**Stated problem**
Write out only the span of lines that begins at the line with "# ---- Clamp" and ends at the line with "woven wire cloth.". Keep both end lines, word for word.

= = = = = = =

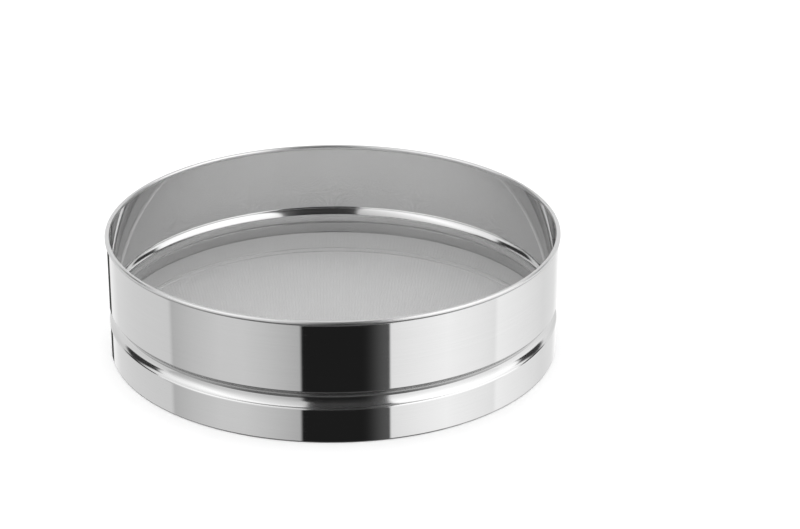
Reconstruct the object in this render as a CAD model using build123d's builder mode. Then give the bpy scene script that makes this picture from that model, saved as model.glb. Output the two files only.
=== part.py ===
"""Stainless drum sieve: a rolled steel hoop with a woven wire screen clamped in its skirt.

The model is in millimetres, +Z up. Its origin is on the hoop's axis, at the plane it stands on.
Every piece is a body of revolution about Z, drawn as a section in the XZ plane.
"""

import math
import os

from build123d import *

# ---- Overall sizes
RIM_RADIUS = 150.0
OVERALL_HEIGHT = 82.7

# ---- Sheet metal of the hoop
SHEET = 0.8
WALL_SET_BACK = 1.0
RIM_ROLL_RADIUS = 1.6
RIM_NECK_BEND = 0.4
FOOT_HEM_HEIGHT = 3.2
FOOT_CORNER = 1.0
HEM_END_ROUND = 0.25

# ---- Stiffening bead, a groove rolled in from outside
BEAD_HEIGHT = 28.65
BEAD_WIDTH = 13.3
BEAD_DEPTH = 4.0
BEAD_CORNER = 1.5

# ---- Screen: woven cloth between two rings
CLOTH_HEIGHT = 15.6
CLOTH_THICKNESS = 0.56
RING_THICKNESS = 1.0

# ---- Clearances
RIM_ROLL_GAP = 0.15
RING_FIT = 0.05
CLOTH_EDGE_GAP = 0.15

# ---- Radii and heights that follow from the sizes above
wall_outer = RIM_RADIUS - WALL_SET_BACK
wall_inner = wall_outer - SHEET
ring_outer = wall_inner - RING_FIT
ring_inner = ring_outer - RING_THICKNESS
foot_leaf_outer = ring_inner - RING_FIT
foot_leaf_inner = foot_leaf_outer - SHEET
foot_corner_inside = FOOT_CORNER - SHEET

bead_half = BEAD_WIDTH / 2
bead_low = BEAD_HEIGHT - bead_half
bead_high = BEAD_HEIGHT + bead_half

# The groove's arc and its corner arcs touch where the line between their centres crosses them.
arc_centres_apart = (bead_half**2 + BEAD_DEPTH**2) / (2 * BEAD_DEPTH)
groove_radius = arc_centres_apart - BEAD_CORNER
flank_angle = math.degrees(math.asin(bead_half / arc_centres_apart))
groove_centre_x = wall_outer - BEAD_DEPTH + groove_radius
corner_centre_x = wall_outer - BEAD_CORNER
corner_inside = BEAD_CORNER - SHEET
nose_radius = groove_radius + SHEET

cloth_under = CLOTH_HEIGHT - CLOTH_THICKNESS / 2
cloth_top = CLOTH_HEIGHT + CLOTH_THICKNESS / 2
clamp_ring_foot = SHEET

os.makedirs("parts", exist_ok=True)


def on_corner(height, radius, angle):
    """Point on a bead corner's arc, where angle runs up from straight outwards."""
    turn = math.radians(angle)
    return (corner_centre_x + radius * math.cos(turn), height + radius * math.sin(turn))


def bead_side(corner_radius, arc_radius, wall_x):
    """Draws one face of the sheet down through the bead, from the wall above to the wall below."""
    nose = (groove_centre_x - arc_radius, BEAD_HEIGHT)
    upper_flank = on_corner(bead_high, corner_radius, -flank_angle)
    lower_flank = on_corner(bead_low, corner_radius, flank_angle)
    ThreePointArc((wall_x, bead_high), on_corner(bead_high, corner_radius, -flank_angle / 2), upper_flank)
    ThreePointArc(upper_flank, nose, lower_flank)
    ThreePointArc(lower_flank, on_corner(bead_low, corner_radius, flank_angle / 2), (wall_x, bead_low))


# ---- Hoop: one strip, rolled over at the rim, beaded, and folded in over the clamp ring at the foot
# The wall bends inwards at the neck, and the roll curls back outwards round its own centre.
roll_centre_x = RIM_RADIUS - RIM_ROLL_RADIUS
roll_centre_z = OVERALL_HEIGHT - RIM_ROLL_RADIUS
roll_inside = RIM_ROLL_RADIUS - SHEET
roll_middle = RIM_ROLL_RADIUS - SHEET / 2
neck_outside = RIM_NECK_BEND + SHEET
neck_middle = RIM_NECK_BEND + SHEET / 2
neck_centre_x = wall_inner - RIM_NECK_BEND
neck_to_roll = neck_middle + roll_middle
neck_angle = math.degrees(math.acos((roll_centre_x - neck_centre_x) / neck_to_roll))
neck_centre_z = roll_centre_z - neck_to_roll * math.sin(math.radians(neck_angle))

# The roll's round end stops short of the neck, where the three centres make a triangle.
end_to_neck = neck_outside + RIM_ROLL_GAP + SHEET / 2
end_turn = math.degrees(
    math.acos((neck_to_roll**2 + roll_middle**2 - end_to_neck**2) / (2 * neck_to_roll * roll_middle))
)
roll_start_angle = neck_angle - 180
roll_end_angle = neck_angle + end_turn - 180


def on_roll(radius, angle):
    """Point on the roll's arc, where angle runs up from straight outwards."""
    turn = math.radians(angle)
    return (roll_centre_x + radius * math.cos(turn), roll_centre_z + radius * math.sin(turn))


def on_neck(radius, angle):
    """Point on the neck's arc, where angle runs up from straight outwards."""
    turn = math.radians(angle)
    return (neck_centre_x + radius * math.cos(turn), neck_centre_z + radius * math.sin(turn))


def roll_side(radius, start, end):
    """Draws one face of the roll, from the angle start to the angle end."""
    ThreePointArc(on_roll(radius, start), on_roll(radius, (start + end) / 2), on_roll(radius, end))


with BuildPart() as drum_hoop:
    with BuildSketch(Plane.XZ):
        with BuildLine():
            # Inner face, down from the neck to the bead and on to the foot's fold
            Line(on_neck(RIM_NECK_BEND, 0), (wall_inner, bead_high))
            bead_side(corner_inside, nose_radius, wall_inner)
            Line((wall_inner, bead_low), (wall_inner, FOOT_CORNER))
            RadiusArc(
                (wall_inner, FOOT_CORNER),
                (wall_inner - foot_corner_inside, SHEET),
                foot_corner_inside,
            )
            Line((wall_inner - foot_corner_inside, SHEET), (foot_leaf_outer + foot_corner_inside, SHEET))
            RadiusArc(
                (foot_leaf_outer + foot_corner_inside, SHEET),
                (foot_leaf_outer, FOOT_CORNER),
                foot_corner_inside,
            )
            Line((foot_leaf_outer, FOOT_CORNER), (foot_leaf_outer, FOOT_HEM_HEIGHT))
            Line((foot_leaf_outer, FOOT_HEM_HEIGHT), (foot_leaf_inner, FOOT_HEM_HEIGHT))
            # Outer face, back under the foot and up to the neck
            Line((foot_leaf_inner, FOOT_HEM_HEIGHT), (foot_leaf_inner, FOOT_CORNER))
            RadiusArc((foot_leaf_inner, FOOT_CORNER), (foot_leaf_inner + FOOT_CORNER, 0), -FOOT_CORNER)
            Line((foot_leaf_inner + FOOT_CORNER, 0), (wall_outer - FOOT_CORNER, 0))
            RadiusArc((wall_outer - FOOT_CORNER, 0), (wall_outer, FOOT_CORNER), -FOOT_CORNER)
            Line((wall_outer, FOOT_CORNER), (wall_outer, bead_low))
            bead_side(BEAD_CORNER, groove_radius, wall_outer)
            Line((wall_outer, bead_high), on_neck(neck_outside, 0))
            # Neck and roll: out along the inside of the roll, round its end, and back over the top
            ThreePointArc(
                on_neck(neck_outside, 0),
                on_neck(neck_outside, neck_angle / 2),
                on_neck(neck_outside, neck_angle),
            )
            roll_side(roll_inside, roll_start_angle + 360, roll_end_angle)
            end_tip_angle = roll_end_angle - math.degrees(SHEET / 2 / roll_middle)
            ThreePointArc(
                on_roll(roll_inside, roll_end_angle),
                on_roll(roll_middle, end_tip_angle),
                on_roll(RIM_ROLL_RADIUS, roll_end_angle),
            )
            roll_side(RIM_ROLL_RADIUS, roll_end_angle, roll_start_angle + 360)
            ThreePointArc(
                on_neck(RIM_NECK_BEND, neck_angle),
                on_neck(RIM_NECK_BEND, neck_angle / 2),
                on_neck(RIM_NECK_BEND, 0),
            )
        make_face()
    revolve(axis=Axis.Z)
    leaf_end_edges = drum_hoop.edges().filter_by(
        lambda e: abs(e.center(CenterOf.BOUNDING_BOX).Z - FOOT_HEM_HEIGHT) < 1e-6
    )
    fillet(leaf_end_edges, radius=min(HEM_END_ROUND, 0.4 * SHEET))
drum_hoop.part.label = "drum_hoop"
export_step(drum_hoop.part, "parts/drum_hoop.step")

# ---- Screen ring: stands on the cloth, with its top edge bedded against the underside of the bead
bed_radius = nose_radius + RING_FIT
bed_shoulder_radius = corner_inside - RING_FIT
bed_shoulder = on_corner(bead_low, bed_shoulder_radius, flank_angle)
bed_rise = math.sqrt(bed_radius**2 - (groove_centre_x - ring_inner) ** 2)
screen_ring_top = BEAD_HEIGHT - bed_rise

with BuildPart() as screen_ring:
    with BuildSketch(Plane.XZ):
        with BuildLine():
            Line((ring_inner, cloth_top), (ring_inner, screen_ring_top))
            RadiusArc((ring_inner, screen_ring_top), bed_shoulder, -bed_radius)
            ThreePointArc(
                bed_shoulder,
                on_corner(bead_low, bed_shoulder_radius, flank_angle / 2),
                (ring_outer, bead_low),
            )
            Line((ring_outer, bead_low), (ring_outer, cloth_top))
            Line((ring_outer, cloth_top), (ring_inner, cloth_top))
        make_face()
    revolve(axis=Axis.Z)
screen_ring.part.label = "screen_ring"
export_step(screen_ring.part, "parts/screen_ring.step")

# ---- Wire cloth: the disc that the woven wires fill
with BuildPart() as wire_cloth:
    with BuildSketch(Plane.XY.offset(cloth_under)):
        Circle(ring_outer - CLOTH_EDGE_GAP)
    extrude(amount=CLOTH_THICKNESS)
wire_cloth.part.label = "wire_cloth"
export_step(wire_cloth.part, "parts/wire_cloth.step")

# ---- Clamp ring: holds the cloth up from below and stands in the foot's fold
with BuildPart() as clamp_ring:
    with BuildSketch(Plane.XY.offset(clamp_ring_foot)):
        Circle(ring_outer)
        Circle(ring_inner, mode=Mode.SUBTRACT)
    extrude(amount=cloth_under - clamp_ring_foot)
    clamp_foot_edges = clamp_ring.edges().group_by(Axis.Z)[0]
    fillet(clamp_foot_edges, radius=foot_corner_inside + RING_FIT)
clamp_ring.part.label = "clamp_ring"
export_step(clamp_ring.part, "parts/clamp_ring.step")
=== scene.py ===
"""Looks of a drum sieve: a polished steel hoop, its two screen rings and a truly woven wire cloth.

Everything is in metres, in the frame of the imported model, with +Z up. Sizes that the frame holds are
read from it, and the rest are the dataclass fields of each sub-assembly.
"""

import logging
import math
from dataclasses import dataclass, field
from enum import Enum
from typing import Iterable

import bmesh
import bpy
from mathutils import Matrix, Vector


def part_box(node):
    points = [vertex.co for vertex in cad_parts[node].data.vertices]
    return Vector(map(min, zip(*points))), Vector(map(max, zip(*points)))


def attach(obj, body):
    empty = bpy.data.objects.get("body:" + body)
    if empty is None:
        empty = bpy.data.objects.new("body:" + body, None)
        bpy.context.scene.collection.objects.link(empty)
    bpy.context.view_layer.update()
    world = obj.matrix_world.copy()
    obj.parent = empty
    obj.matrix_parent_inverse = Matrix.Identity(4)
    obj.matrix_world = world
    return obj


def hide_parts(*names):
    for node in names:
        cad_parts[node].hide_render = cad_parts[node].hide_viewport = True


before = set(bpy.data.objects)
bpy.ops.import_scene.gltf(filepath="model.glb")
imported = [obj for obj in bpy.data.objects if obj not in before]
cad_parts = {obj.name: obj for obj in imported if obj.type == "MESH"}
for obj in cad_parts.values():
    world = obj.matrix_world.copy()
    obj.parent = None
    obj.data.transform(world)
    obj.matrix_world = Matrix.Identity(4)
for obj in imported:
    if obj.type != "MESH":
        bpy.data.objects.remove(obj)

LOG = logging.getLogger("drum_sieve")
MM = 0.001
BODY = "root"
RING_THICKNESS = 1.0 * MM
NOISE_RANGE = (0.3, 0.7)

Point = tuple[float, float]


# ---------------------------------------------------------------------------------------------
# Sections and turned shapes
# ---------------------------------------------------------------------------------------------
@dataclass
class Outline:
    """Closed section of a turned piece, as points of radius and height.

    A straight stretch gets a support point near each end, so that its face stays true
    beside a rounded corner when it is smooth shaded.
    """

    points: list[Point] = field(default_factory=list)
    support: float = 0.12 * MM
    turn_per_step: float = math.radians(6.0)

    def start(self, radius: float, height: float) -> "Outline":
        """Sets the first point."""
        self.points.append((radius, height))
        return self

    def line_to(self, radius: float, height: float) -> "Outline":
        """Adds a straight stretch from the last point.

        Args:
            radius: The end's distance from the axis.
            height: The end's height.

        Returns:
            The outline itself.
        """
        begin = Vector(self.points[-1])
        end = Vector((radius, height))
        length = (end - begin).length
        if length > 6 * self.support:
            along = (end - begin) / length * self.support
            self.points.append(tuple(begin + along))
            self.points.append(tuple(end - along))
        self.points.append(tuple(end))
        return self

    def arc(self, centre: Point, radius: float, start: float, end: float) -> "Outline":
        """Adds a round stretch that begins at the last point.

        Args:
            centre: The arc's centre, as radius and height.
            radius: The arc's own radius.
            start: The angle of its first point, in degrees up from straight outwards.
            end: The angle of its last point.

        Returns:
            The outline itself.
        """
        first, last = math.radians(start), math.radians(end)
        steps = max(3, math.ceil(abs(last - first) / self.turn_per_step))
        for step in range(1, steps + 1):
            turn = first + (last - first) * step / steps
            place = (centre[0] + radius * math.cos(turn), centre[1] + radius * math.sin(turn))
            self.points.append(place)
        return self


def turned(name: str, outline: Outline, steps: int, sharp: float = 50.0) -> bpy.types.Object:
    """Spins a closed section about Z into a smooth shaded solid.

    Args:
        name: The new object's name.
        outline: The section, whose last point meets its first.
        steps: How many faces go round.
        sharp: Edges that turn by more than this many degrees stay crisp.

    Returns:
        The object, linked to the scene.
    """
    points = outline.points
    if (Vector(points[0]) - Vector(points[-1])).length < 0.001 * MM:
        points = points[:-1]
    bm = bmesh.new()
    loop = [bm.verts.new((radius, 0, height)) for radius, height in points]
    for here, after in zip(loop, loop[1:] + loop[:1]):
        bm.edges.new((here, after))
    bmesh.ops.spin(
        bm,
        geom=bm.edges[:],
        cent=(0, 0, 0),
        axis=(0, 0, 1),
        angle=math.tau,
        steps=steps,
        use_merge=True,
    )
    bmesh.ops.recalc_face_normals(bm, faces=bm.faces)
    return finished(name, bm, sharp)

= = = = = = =

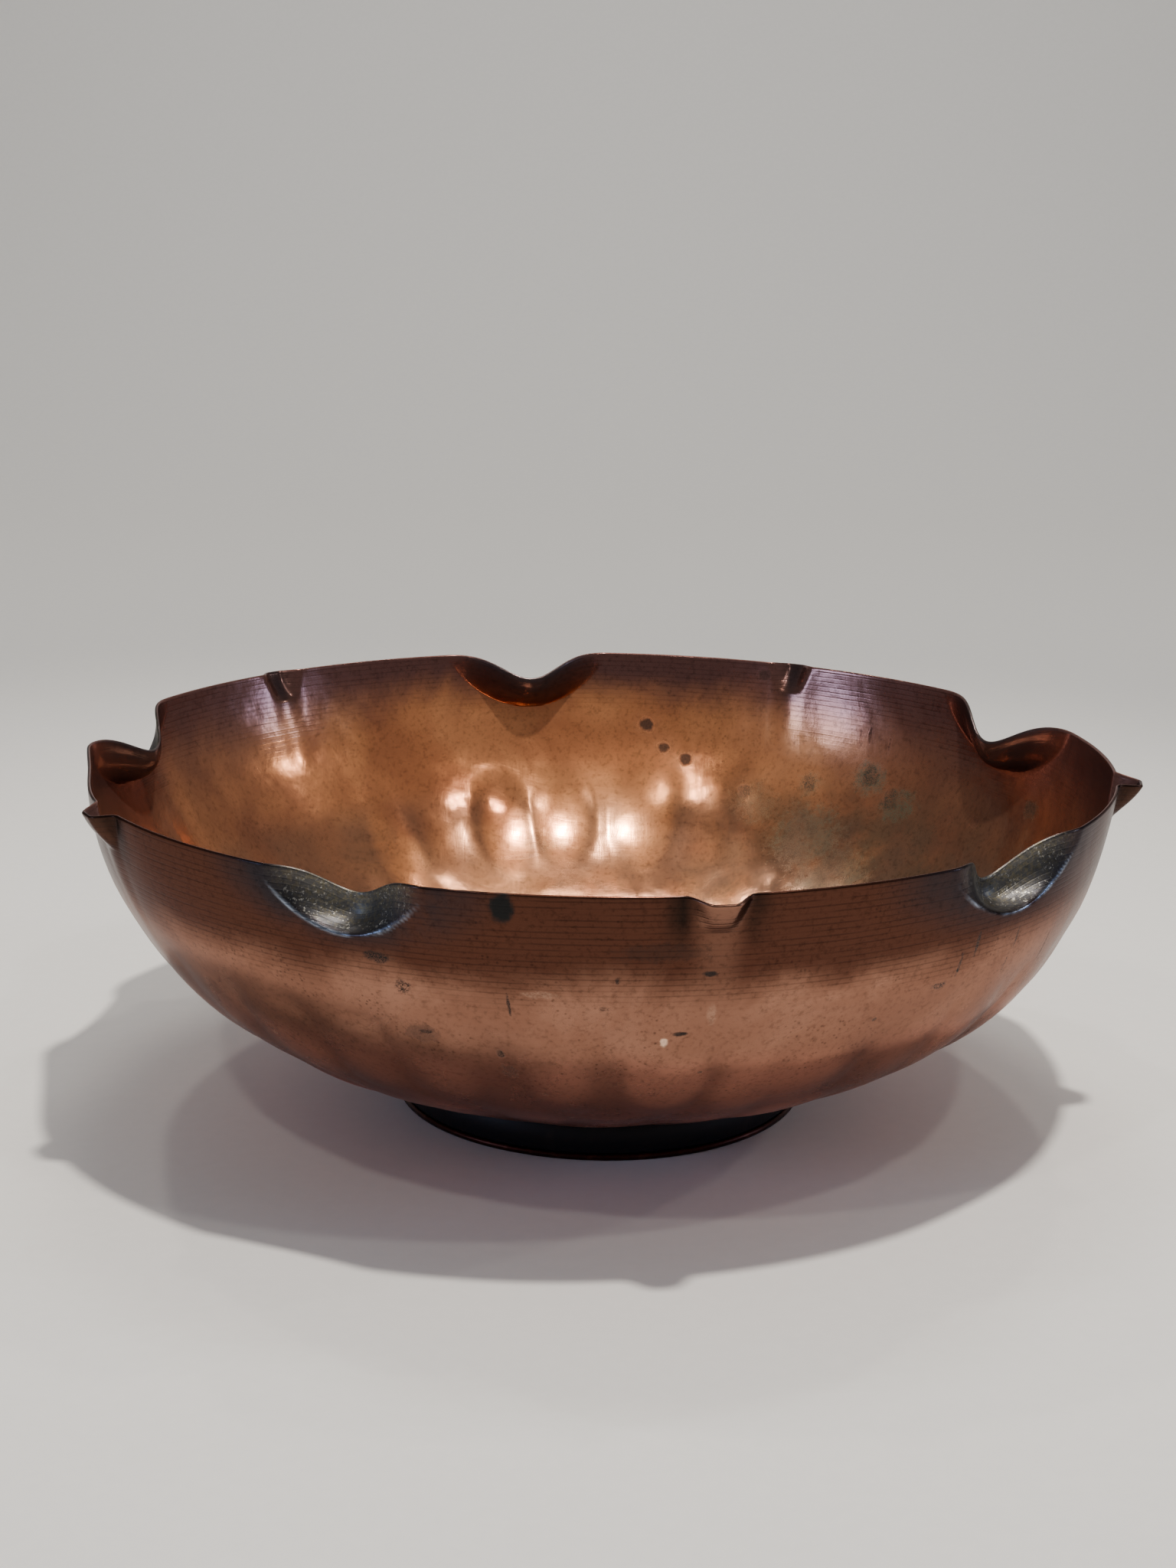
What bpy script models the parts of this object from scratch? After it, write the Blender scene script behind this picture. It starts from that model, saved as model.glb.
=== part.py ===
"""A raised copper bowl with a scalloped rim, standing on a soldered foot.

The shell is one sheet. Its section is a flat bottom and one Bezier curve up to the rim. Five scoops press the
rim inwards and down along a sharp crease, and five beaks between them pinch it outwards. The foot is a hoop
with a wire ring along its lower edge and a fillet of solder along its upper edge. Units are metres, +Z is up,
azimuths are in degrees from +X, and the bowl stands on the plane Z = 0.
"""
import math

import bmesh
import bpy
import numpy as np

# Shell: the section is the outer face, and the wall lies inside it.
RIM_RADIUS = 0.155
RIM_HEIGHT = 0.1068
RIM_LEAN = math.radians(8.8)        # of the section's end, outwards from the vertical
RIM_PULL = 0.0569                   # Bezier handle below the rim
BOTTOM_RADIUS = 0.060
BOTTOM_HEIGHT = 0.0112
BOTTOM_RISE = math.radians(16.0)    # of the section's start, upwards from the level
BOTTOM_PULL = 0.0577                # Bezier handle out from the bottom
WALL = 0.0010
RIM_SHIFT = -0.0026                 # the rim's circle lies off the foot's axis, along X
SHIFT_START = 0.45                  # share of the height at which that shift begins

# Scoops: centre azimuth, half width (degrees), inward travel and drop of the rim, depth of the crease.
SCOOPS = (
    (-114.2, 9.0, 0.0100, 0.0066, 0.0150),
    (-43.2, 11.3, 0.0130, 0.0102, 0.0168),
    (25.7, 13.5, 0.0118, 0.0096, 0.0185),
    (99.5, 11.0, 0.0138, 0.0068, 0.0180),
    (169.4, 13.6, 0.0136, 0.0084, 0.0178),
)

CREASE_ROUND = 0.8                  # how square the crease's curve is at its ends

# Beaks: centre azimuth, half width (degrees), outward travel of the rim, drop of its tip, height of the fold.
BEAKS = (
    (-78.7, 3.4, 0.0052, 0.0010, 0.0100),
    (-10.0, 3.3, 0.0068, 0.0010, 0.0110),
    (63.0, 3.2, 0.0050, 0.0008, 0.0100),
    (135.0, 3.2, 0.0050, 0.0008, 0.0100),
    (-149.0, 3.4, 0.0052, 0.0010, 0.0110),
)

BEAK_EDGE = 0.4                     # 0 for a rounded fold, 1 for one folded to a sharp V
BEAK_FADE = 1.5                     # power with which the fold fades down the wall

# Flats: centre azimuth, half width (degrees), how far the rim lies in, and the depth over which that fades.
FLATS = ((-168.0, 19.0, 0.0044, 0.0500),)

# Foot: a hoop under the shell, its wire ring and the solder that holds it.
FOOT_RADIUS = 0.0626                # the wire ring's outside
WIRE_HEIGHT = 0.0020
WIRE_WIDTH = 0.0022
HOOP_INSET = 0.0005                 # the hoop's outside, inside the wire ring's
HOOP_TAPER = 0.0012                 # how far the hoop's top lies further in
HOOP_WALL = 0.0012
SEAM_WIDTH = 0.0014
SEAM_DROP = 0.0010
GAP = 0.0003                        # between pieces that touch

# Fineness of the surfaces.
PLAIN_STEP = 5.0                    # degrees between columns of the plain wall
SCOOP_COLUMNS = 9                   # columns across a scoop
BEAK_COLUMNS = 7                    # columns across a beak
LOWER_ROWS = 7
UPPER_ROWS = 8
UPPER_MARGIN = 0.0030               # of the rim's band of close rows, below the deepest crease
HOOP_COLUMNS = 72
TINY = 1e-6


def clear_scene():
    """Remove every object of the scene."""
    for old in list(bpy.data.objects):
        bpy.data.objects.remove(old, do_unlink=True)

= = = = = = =

**Worked solution**
# ---- Clamp ring: holds the cloth up from below and stands in the foot's fold
with BuildPart() as clamp_ring:
    with BuildSketch(Plane.XY.offset(clamp_ring_foot)):
        Circle(ring_outer)
        Circle(ring_inner, mode=Mode.SUBTRACT)
    extrude(amount=cloth_under - clamp_ring_foot)
    clamp_foot_edges = clamp_ring.edges().group_by(Axis.Z)[0]
    fillet(clamp_foot_edges, radius=foot_corner_inside + RING_FIT)
clamp_ring.part.label = "clamp_ring"
export_step(clamp_ring.part, "parts/clamp_ring.step")
=== scene.py ===
"""Looks of a drum sieve: a polished steel hoop, its two screen rings and a truly woven wire cloth.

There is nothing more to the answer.